▶ **Exercise prompt**
Write out again, unaltered, the lines from the start through the line containing "WALL = 2.2 *".

▶ **Data block**
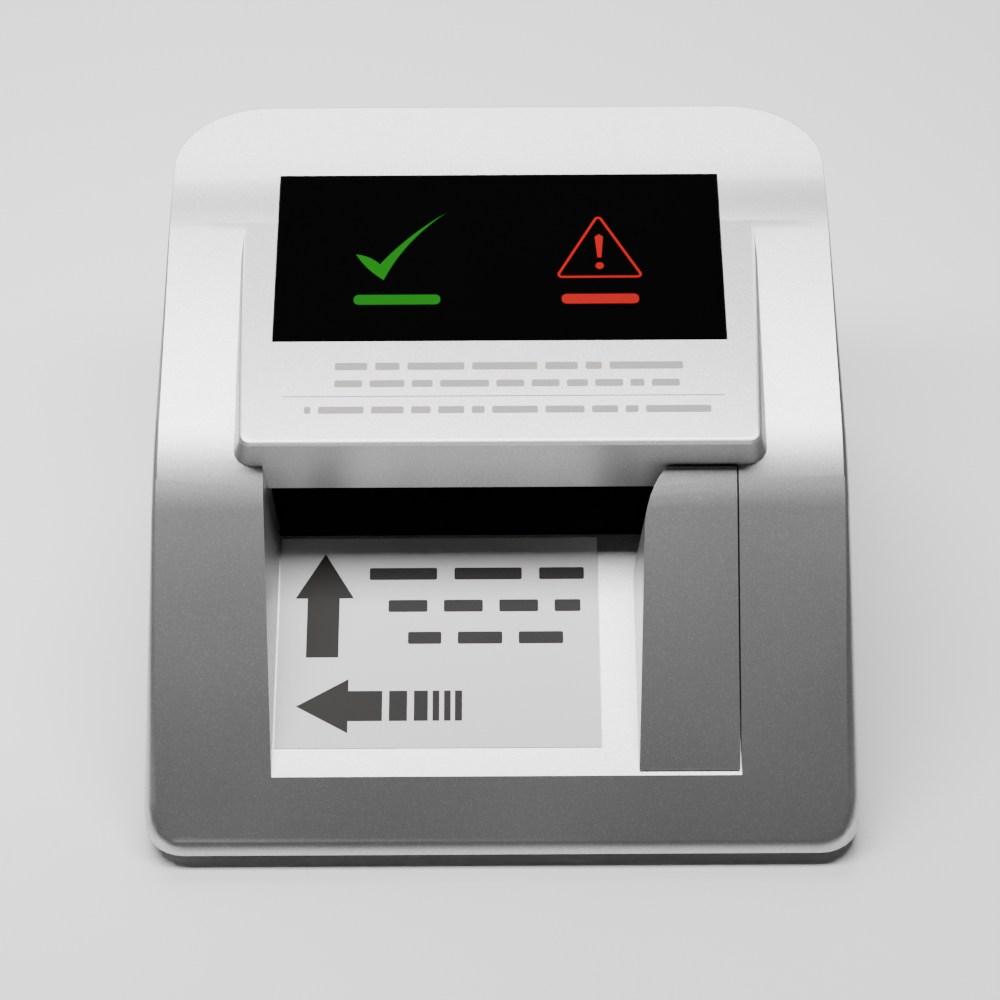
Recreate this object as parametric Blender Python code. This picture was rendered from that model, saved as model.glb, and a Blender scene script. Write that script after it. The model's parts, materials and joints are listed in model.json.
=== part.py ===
"""Counterfeit bill detector: a desk unit that draws a note through and shows pass or fail.

X runs to the right, Y to the back and Z up. The origin is on the table, under the middle.
The note enters the tray from the front, passes between two guide plates and leaves at the back.
"""
import math

import bmesh
import bpy
from mathutils import Matrix, Vector

MM = 0.001

# Overall form
BASE_WIDTH = 136.8 * MM         # across the cover's lower edge
BASE_DEPTH = 141.0 * MM         # front to back at the cover's lower edge
BODY_HEIGHT = 75.0 * MM         # table to the highest point of the cover
COVER_FOOT = 3.0 * MM           # table to the cover's lower edge
ROOF_IN = 2.7 * MM              # the sloping roof's edge, in from the foot on each side
SIDE_DRAFT = math.radians(2.0)
REAR_DRAFT = math.radians(1.0)
FRONT_CORNER = 8.0 * MM
REAR_CORNER = 21.0 * MM
ROOF_FRONT_IN = 2.1 * MM        # the front lip, from the foot to the roof's edge
ROOF_REAR_IN = 2.2 * MM
NOSE_HEIGHT = 6.2 * MM          # the roof's height at the front lip
WALL = 2.2 * MM                 # plastic thickness of the cover

# The roof's side outline: a steep front, a middle run and a nearly level back
FRONT_SLOPE = math.radians(41.6)
MIDDLE_SLOPE = math.radians(20.0)
BACK_SLOPE = math.radians(1.2)
FRONT_RUN = 53.4 * MM           # level length of the steep front
FRONT_BEND = 50.0 * MM
BACK_BEND = 60.0 * MM

# The raised head that carries the display
HEAD_TILT = math.radians(12.8)
HEAD_FRONT_Y = -16.9 * MM
HEAD_FRONT_Z = 59.94 * MM
HEAD_WIDTH = 102.4 * MM         # across its foot on the roof
HEAD_DRAFT = math.radians(12.5)
HEAD_DROP = 15.6 * MM           # height of its front wall in the tray
HEAD_FLUSH = 57.0 * MM          # along the slope to where it runs out into the roof
HEAD_LENGTH = 70.0 * MM
HEAD_DIP = 0.075                # how fast its hidden tail sinks under the roof
HEAD_CORNER = 2.0 * MM
HEAD_EDGE = 1.0 * MM

# Display window
WINDOW_WIDTH = 88.1 * MM
WINDOW_LENGTH = 41.1 * MM
WINDOW_START = 23.8 * MM        # along the head from its front edge
WINDOW_THICK = 1.2 * MM
WINDOW_SINK = 0.3 * MM
WINDOW_LEDGE = 3.0 * MM

# Bill tray and note path
TRAY_LEFT_X = -43.8 * MM         # foot of the left wall
TRAY_DRAFT = math.radians(4.0)
PATH_TILT = math.radians(17.3)
PATH_START_Y = -11.6 * MM
PATH_START_Z = 28.7 * MM
TRAY_FRONT_Y = -60.4 * MM
TRAY_FLOOR = 2.2 * MM
MOUTH_DEPTH = 4.6 * MM          # the tray's recess runs on under the head
FLOOR_REST = 0.6 * MM           # the tray's floor behind the label
NOTE_GAP = 1.8 * MM             # between the two guide plates

# Width guide: a clip-in block that fills the tray's right side
GUIDE_LEFT_X = 26.1 * MM         # at its foot on the tray's floor
GUIDE_WALL = 1.8 * MM
GUIDE_FRONT_GAP = 1.3 * MM
POCKET_RIGHT_X = 45.6 * MM       # upright wall on the tray's right, beside the guide
GUIDE_BEND = 17.0 * MM
GUIDE_BEND_LENGTH = 11.0 * MM
GUIDE_REST_Z = 52.0 * MM        # height at which the block's plan outline is set out

# Clearances
SEAT = 0.3 * MM                 # between fixed pieces that touch
RUN = 0.15 * MM                 # radial, between a turning piece and its bearing
SHADOW = 0.4 * MM               # visible joint line round a fitted piece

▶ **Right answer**
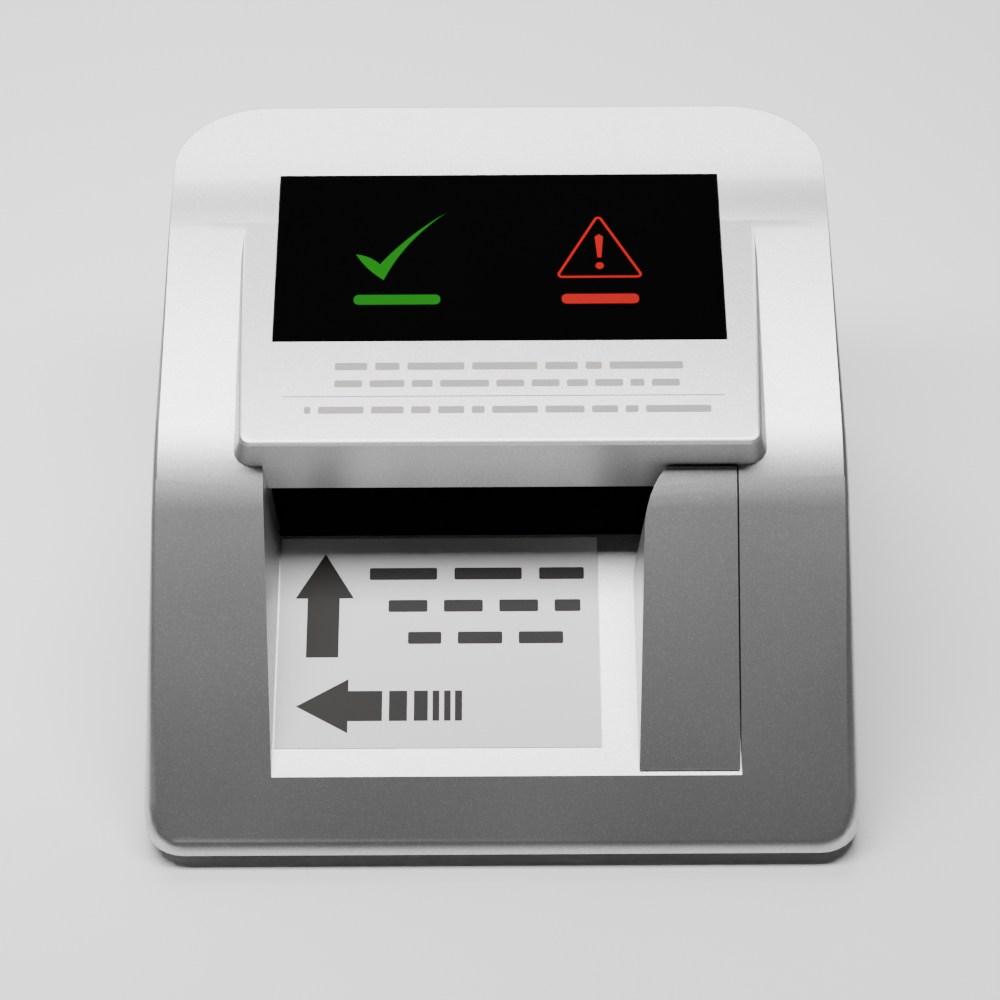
Recreate this object as parametric Blender Python code. This picture was rendered from that model, saved as model.glb, and a Blender scene script. Write that script after it. The model's parts, materials and joints are listed in model.json.
=== part.py ===
"""Counterfeit bill detector: a desk unit that draws a note through and shows pass or fail.

X runs to the right, Y to the back and Z up. The origin is on the table, under the middle.
The note enters the tray from the front, passes between two guide plates and leaves at the back.
"""
import math

import bmesh
import bpy
from mathutils import Matrix, Vector

MM = 0.001

# Overall form
BASE_WIDTH = 136.8 * MM         # across the cover's lower edge
BASE_DEPTH = 141.0 * MM         # front to back at the cover's lower edge
BODY_HEIGHT = 75.0 * MM         # table to the highest point of the cover
COVER_FOOT = 3.0 * MM           # table to the cover's lower edge
ROOF_IN = 2.7 * MM              # the sloping roof's edge, in from the foot on each side
SIDE_DRAFT = math.radians(2.0)
REAR_DRAFT = math.radians(1.0)
FRONT_CORNER = 8.0 * MM
REAR_CORNER = 21.0 * MM
ROOF_FRONT_IN = 2.1 * MM        # the front lip, from the foot to the roof's edge
ROOF_REAR_IN = 2.2 * MM
NOSE_HEIGHT = 6.2 * MM          # the roof's height at the front lip
WALL = 2.2 * MM                 # plastic thickness of the cover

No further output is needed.